The Minister announced an ambitious plan to create the “next wave of prosperity” centered on different pillars, including the ocean economy, petroleum hub, film industry, and Africa strategy. Whilst these certainly lay down the foundation for a more visionary Mauritius, so often have we seen projects being abandoned or simply not progressed. Let’s hope that the roadmap sets the way to turn these dreams into reality. In terms of the Africa strategy, the Government dedicated Rs500m to set up a Mauritius-Africa Fund, with as main objective to participate in the equity financing of businesses investing in Africa. However, such active and direct involvement is not Government's role. At PwC, we have always advocated less Government in such undertakings and we would recommend a measure to exit from this equity venture. The facilitation of global business companies to deal with residents is a move in the right direction to allow companies to enhance their commercial presence in Mauritius. In the longer term, we can expect further integration of the global business sector and the domestic economy.

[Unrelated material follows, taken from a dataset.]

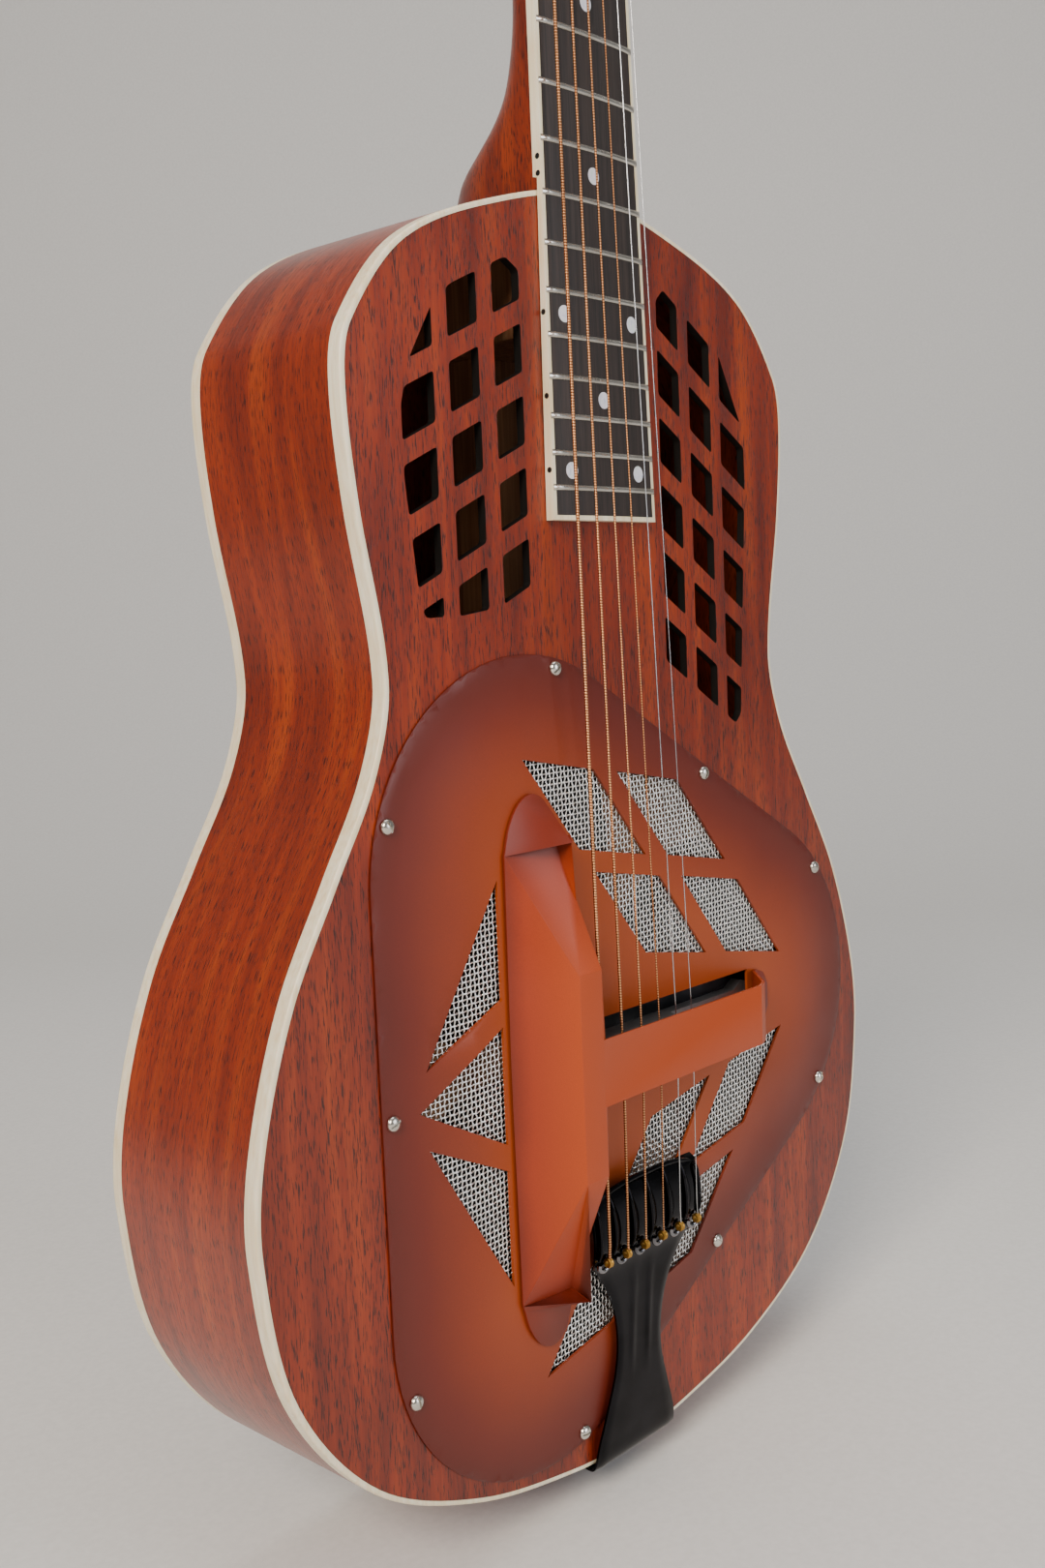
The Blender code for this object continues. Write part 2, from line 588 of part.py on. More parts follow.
def board_side(inset, end):
    """Up the treble side, then down the bass side."""
    zs = (end,) + stations[1:]
    return [(half_width(z) - inset, z) for z in zs] + [(inset - half_width(z), z) for z in reversed(zs)]


inner_end = BOARD_END_Z + BOARD_BIND + GAP / 2
across = (-16, -8, 0, 8, 16)
crown = [(x, z) for z in stations[1:-1] for x in across]
side_line = board_side(BOARD_BIND + GAP / 2, inner_end)
count = len(stations)
plate("fingerboard", "ebony", side_line[:count] + [(x, NUT_Z) for x in reversed(across)] + side_line[count:]
      + [(x, inner_end) for x in across], [], board_face, board_back, crown)
outer_side, inner_side = board_side(0, BOARD_END_Z), board_side(BOARD_BIND, BOARD_END_Z + BOARD_BIND)
band = outer_side[:count][::-1] + [(x, BOARD_END_Z) for x in reversed(across)] + outer_side[count:][::-1]
band += inner_side[count:] + [(x, BOARD_END_Z + BOARD_BIND) for x in across] + inner_side[:count]
plate("fingerboard_binding", "ivory_binding", band, [], board_face, board_back)

head_z = NUT_Z + 0.9
head_y = board_top(head_z) + BOARD_T + GAP - 1.5
HEAD_AT = (0, head_y, head_z)

# Back profile of shaft and heel: height along the neck, half width, depth below the board
profile = [(NUT_Z, 22.5, 15.5), (790.0, 22.9, 14.8), (700.0, 24.0, 15.5),
           (600.0, 25.8, 17.0), (570.0, 26.3, 18.0), (556.0, 26.4, 21.0), (543.0, 26.2, 27.0),
           (534.0, 25.8, 36.0), (526.0, 25.0, 48.0), (519.0, 24.5, 57.0), (512.0, 24.2, 61.0),
           (507.9, 24.0, 62.0)]
turns = [math.pi * i / 12 for i in range(13)]
loops = []
for z, half, deep in profile:
    near = board_top(z) + BOARD_T + GAP
    ring = [(half * math.cos(a), near, z) for a in turns]
    ring += [(half * math.cos(a), near + deep * math.sin(a) ** 0.8, z) for a in reversed(turns[1:-1])]
    loops.append(ring)
# The heel's foot follows the body's curve, and the top end is cut for the glued joint with the head
loops[-1] = [(x, y, z - 0.0052 * x * x) for x, y, z in loops[-1]]
loops[0] = [(x, y, head_z - GAP - (y - head_y) * math.tan(HEAD_TILT)) for x, y, z in loops[0]]
count = len(ring)
faces = [[k + i, k + (i + 1) % count, k + count + (i + 1) % count, k + count + i]
         for k in range(0, count * (len(loops) - 1), count) for i in range(count)]
for k in (0, count * (len(loops) - 1)):
    strips = [[k + i, k + i + 1, k + count - i - 1, k + (count - i) % count] for i in range(len(turns) - 1)]
    faces += [list(dict.fromkeys(strip)) for strip in strips]
make("neck", "neck_wood", [p for loop in loops for p in loop], faces)


# ---------------------------------------------------------------- head, tilted back from the nut
def head_point(x, deep, up):
    """Point given by side, depth below the head's face and height along the head."""
    c, s = math.cos(HEAD_TILT), math.sin(HEAD_TILT)
    return (x, head_y + deep * c + up * s, head_z - deep * s + up * c)


def head_outline(start):
    side = [(22.6, start), (23.6, 14), (27.5, 24), (33, 31), (HEAD_HALF, 39), (HEAD_HALF, 81.5),
            (HEAD_HALF, 116.5), (HEAD_HALF, 168), (34.5, 178), (26, 183), (12, HEAD_L)]
    return side + [(-x, z) for x, z in reversed(side)]


def slot_outline(low, side):
    loop = [(SLOT_IN, low), (SLOT_OUT, low), (SLOT_OUT, 81.5), (SLOT_OUT, 116.5), (SLOT_OUT, SLOT_HIGH),
            (SLOT_OUT - 3, SLOT_HIGH + 4), (SLOT_IN + 3, SLOT_HIGH + 4), (SLOT_IN, SLOT_HIGH),
            (SLOT_IN, 116.5), (SLOT_IN, 81.5)]
    return loop if side > 0 else [(-x, z) for x, z in reversed(loop)]


head = plate("headstock", "neck_wood", head_outline(0), [slot_outline(SLOT_LOW, s) for s in (1, -1)], 0, HEAD_T,
             at=HEAD_AT, tilt=-HEAD_TILT)
for side in (1, -1):
    ramp_xs = (side * SLOT_IN, side * SLOT_OUT)
    wedge = [[(x, -2, 18), (x, 6, SLOT_LOW + 1), (x, -2, SLOT_LOW + 1)] for x in ramp_xs]
    ramp = loft("ramp", "neck_wood", wedge, at=HEAD_AT, tilt=-HEAD_TILT)
    cut(head, ramp)
    for up in ROLLER_UP:
        bore = lathe("bore", "neck_wood", [(BORE_R, side * 2.6), (BORE_R, side * 40)], "X", 16,
                     head_point(0, ROLLER_DEEP, up), -HEAD_TILT)
        cut(head, bore)
plate("head_veneer", "ebony", head_outline(9), [slot_outline(20, s) for s in (1, -1)],
      -GAP - VENEER_T, -GAP, at=HEAD_AT, tilt=-HEAD_TILT)
shield = [(-4, 16), (4, 16), (4.6, 26), (3, 40), (0, 45), (-3, 40), (-4.6, 26)]
plate("truss_rod_cover", "ebony", shield, [], -2 * GAP - VENEER_T - 1.0, -2 * GAP - VENEER_T,
      at=HEAD_AT, tilt=-HEAD_TILT)
nut_back = board_top(NUT_Z) + BOARD_T
nut_face = [(x, board_face(x, NUT_Z) - 1.6) for x in (-22.6, -12, 0, 12, 22.6)]
nut_foot = [(22.6, head_y - GAP), (-22.6, head_y - GAP)]
loft("nut", "bone", [[(x, y + fall, z) for x, y in nut_face] + [(x, y, z) for x, y in nut_foot]
                     for z, fall in ((NUT_Z + GAP, 0.0), (NUT_Z + 1.0, 0.0), (NUT_Z + 4.8, 2.0))])

# ---------------------------------------------------------------- strings
def string_path(number):
    """Centre line from the comb over saddle and nut to the roller; string 1 is the thinnest."""
    place = 1 - 2 * (number - 1) / 5.0
    r = STRING_D[number - 1] / 2
    lift = r + 0.15
    x_nut, x_saddle = place * STRING_NUT, place * STRING_SADDLE
    y_saddle = FRONT - 17.0 + x_saddle**2 / 600.0 - lift
    y_nut = board_face(x_nut, NUT_Z) - 1.6 - lift
    row = number - 1 if number <= 3 else 6 - number
    side = 1 if number <= 3 else -1
    x_roller = side * (20.5 - 3.0 * row)
    up = ROLLER_UP[row]
    arrive = head_point(x_roller, ROLLER_DEEP - SLEEVE_R - lift - 0.25, up)
    crest = (x_nut, y_nut, NUT_Z + 0.7)
    comb = (place * STRING_COMB, STRING_Y_COMB - lift, 108.5)
    return [comb, (x_saddle, y_saddle, BRIDGE_Z), crest, arrive], r


for number in range(1, 7):
    path, r = string_path(number)
    loops = []
    for i, p in enumerate(path):
        here = Vector(p)
        back_dir = (here - Vector(path[i - 1])).normalized() if i else None
        next_dir = (Vector(path[i + 1]) - here).normalized() if i + 1 < len(path) else None
        run = ((back_dir or next_dir) + (next_dir or back_dir)).normalized()
        side = run.cross(Vector((0, 1, 0))).normalized()
        up = side.cross(run)
        loops.append([here + side * (r * math.cos(math.tau * k / 6)) + up * (r * math.sin(math.tau * k / 6))
                      for k in range(6)])
    loft(f"string_{number}", "steel_string" if number < 3 else "bronze_string", loops)

# ---------------------------------------------------------------- tuning machines: three to a plate
for side, label in ((-1, "bass"), (1, "treble")):
    x0 = HEAD_HALF + GAP
    outline = [(1, 50), (15, 50), (15, 156), (1, 156)]
    plate_loops = [[(side * x, y, z) for y, z in outline] for x in (x0, x0 + 1.2)]
    base = loft(f"tuner_plate_{label}", "nickel", plate_loops, at=HEAD_AT, tilt=-HEAD_TILT)
    ear = ((x0 + 0.5, -4), (x0 + 5.8, -3.6), (x0 + 7.8, 0), (x0 + 5.8, 3.6), (x0 + 0.5, 4))
    for up in ROLLER_UP:
        hole = [(POST_R + 0.4, side * (x0 - 2)), (POST_R + 0.4, side * (x0 + 3))]
        cut(base, lathe("eye", "nickel", hole, "X", 16, head_point(0, ROLLER_DEEP, up), -HEAD_TILT))
        for y0, y1 in ((1.0, 2.4), (12.6, 15.0)):
            lug = loft("lug", "nickel", [[(side * x, y, up + WORM_OFFSET + dz) for x, dz in ear]
                                         for y in (y0, y1)], at=HEAD_AT, tilt=-HEAD_TILT)
            cut(base, lug, "UNION")
        cut(base, lathe("eye", "nickel", [(1.88, 0.0), (1.88, 16.0)], "Y", 12,
                        head_point(side * GEAR_X, 0, up + WORM_OFFSET), -HEAD_TILT))
    for row, up in enumerate(ROLLER_UP):
        number = row + 1 if side > 0 else 6 - row
        # Roller: post in its two bores, bone sleeve across the slot, toothed wheel outside the plate
        sleeve_in, sleeve_out = SLOT_IN + GAP, SLOT_OUT - GAP
        turned = [(POST_R, 3.0), (POST_R, sleeve_in), (SLEEVE_R, sleeve_in), (SLEEVE_R, sleeve_out),
                  (POST_R, sleeve_out), (POST_R, GEAR_X - 1.6)]
        turns = [math.tau * k / (2 * GEAR_TEETH) for k in range(2 * GEAR_TEETH)]
        loops = [[(side * along, r * math.cos(a), r * math.sin(a)) for a in turns] for r, along in turned]
        tips = [GEAR_R if k % 2 else GEAR_R - 1.3 for k in range(2 * GEAR_TEETH)]
        for along in (GEAR_X - 1.6, GEAR_X + 1.6):
            loops.append([(side * along, r * math.cos(a), r * math.sin(a)) for r, a in zip(tips, turns)])
        loft(f"tuner_roller_{number}", "roller_bone", loops, at=head_point(0, ROLLER_DEEP, up),
             tilt=-HEAD_TILT)
        # Worm and shaft on an axis square to the head's face, with the thumb button behind
        shaft = [(0.5, 1.8, 1.8), (2.8, 1.8, 1.8), (2.8, 2.3, 2.3), (12.2, 2.3, 2.3), (12.2, 1.8, 1.8),
                 (20.0, 1.8, 1.8)]
        button = [(20.0, 3.6, 3.6), (23.0, 5.0, 3.4), (27.0, 8.6, 3.1), (32.0, 9.2, 2.9), (36.0, 7.4, 2.6),
                  (38.0, 4.0, 1.6)]
        turns = [math.tau * k / 12 for k in range(12)]
        loops = [[(thick * math.cos(a), y, wide * math.sin(a)) for a in turns]
                 for y, wide, thick in shaft + button]
        loft(f"tuner_worm_{number}", "button_ivoroid", loops,
             at=head_point(side * GEAR_X, 0, up + WORM_OFFSET), tilt=-HEAD_TILT)

# ---------------------------------------------------------------- tailpiece and end button
spine = [(129.0, -50.5, 32.5), (125.0, -53.2, 33.0), (116.0, -55.0, 33.2), (107.0, -54.8, 33.0),
         (101.0, -52.5, 31.5), (94.0, -50.6, 26.0), (84.0, -49.6, 19.0), (72.0, -48.6, 14.8),
         (60.0, -47.8, 13.5), (48.0, -47.0, 15.0), (34.0, -46.0, 19.5), (22.0, -45.0, 23.5),
         (14.0, -43.8, 25.0), (11.4, -41.4, 25.0), (11.1, -36.0, 24.0), (11.1, -24.0, 14.0),
         (11.1, -12.0, 8.5), (11.1, 7.0, 8.0)]
loops = []
for i, (z, y, half) in enumerate(spine):
    a, b = spine[max(i - 1, 0)], spine[min(i + 1, len(spine) - 1)]
    run = Vector((0, b[1] - a[1], b[0] - a[0])).normalized()
    inward = Vector((0, -run.z, run.y))
    p, q = Vector((0, y, z)), Vector((0, y, z)) + inward * 1.5
    loops.append([(x, p.y, p.z) for x in (-half, 0, half)] + [(x, q.y, q.z) for x in (half, 0, -half)])
tail = loft("tailpiece", "dark_nickel", loops)
cut(tail, lathe("eye", "dark_nickel", [(3.4, 6.0), (3.4, 16.0)], "Z", 16))
for number in range(1, 7):
    place = 1 - 2 * (number - 1) / 5.0
    eye = lathe("eye", "dark_nickel", [(1.7, -60.0), (1.7, -46.0)], "Y", 8, (place * STRING_COMB, 0, 104.5))
    cut(tail, eye)
for wooden in (rim, tail_block):
    cut(wooden, lathe("eye", "rim_wood", [(3.2, 8.0), (3.2, 36.0)], "Z", 16))
lathe("end_button", "nickel", [(0, 0), (5.6, 0), (7.0, 1.6), (7.0, 3.4), (4.6, 6.2), (4.6, 8.4),
                               (6.2, 10.7), (3.0, 10.7), (3.0, 32.0), (0, 33.5)], "Z", 20)
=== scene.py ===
# %% [markdown]
# # A resonator guitar with a wooden body
# Three spun aluminium cones sit in a well inside a mahogany body, under a pressed metal cover.
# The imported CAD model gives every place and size. This lesson lays the visible surfaces over it:
# wood with pores, satin coating, woven wire, nickel and wound strings.

# %% Load the frame
import math

import bmesh
import bpy
from mathutils import Matrix, Vector
from mathutils.geometry import delaunay_2d_cdt


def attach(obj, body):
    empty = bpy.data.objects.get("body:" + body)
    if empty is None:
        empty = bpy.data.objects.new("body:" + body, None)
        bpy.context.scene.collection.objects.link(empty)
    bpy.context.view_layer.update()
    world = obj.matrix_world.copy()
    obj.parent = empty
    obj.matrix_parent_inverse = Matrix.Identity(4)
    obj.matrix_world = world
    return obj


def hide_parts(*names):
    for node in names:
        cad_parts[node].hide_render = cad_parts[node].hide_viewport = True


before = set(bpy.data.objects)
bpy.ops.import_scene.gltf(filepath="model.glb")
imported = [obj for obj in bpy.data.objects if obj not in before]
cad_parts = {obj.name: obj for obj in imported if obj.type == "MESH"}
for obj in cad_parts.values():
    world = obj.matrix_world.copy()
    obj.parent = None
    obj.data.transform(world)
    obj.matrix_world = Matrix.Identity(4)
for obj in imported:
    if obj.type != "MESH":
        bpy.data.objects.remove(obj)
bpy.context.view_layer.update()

MM = 0.001

# %% [markdown]
# ## Colours and nodes
# A maker picks colours on a screen, so they are written as sRGB hex and turned to linear light once.
# Finishes could be wired by hand in the shader editor. One small function that adds a node with its
# settings and links does the same in a line, so a whole finish can be read from top to bottom.

# %% Colour and node helpers
def linear(code):
    """Hex colour to linear red, green, blue, alpha."""
    parts = [int(code[i:i + 2], 16) / 255 for i in (1, 3, 5)]
    return tuple(c / 12.92 if c <= 0.04045 else ((c + 0.055) / 1.055) ** 2.4 for c in parts) + (1.0,)


def plug(tree, node, inputs):
    """Each input takes a plain value, a hex colour or another node's output."""
    for key, value in inputs.items():
        if isinstance(value, bpy.types.NodeSocket):
            tree.links.new(value, node.inputs[key])
        else:
            node.inputs[key].default_value = linear(value) if isinstance(value, str) else value


def add(tree, kind, inputs, out=0, stops=(), **settings):
    """A node with its settings and links. stops are a colour ramp's (place, hex or grey) marks."""
    made = tree.nodes.new(kind)
    for key, value in settings.items():
        setattr(made, key, value)
    plug(tree, made, inputs)
    if stops:
        marks = made.color_ramp.elements
        while len(marks) < len(stops):
            marks.new(0.5)
        for mark, (place, colour) in zip(marks, stops):
            mark.position = place
            mark.color = linear(colour) if isinstance(colour, str) else (colour, colour, colour, 1.0)
    return made.outputs[out]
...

We also welcome the use of technology to make public administration more efficient through online systems for occupational permit applications, delivery and land use permits, payment to the National Transport Authority, Registrar of Companies, etc. This would certainly facilitate business transaction and reduce bottlenecks. However, we note the recruitment of additional public servants in various ministries. Service quality does not come with larger staff base, but through more efficient delivery. Benchmarking our public administration against other countries provides some interesting insights (refer to diagram). Mauritius has 1 public officer for every 20 inhabitants, Singapore, 1 for every 40, and the UK, 1 for every 140. Clearly, we can see how efficient our public administration is! Whilst the move towards a greater efficiency is desirable, we have yet a long way to go.
SMEs were also a key feature of the Budget and Government showed the way to the further democratization of the economy by buying more services from SMEs. Government procurement from SMEs is expected to increase to 20% by 2016. The new loan scheme backed by Government guarantees would reduce the cost of funding and improve the competitiveness of a sector, which contributes to 40% of the GDP.
Overall, the Budget lays down a path for future growth, but the big question remains whether this can become reality or will it be business as usual.